Submissions for the appellant


[14] Mr Simperingham submitted that the circumstances of the current offending were less serious than the offending in 2003; the Judge failed to consider imposing a sentence of community work; the Judge had wrongly concluded that the driver of the vehicle managed to escape as a consequence of the actions of Mr Turei and his co-offenders; and that, in consequence, the sentence was manifestly excessive. Mr Simperingham submitted that a sentence of one months imprisonment should have been imposed.

[15] Mr Simperingham explained that this submission was made on the pragmatic basis that Mr Turei had already served one months imprisonment before being released on bail.

Discussion


[16] We are not persuaded the sentence was manifestly excessive. There was, in the circumstances, no prospect that a community work sentence could have been appropriate given Mr Turei’s previous conviction for unlawful assembly, his record of non-compliance with earlier community-based sentences, and his failure or refusal to co-operate with the probation officer in the preparation of a pre-sentence report.

[17] The maximum sentence for unlawful assembly is 12 months imprisonment. In the circumstances of this case, a sentence of two months imprisonment was at the

lower end of the range available to the Judge.
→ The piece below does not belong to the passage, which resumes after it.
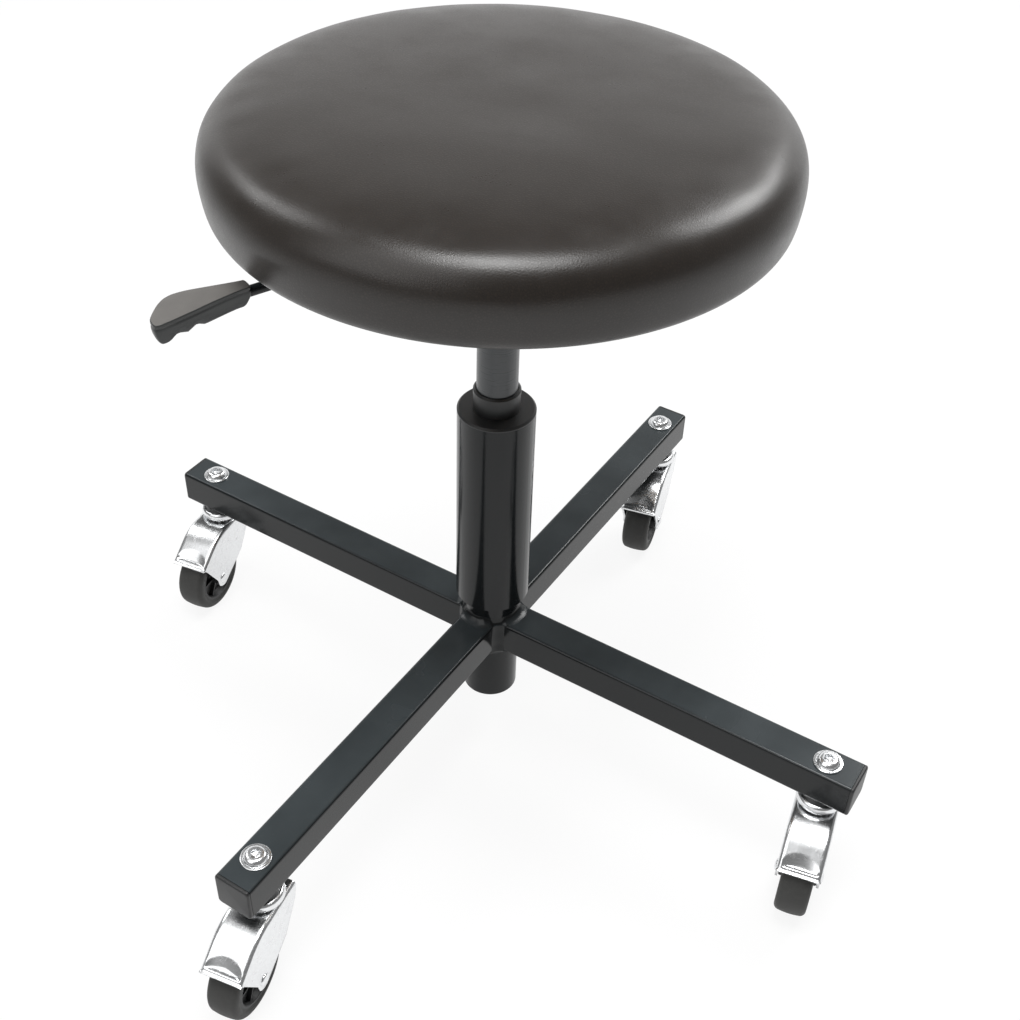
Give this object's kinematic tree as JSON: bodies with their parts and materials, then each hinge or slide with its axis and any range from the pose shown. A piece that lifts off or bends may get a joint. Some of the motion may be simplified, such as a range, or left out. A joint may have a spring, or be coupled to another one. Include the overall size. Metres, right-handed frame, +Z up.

We entirely agree with the view expressed by the sentencing Judge that anything less than a sentence of imprisonment would have been an inadequate response in the circumstances of this case.

[18] The police are entitled to expect a firm response from the Court when faced with disorder of this nature, involving as it did a display of hostility by offenders designed to thwart the police in the carrying out of their duty.

[19] For these reasons, we dismissed the appeal.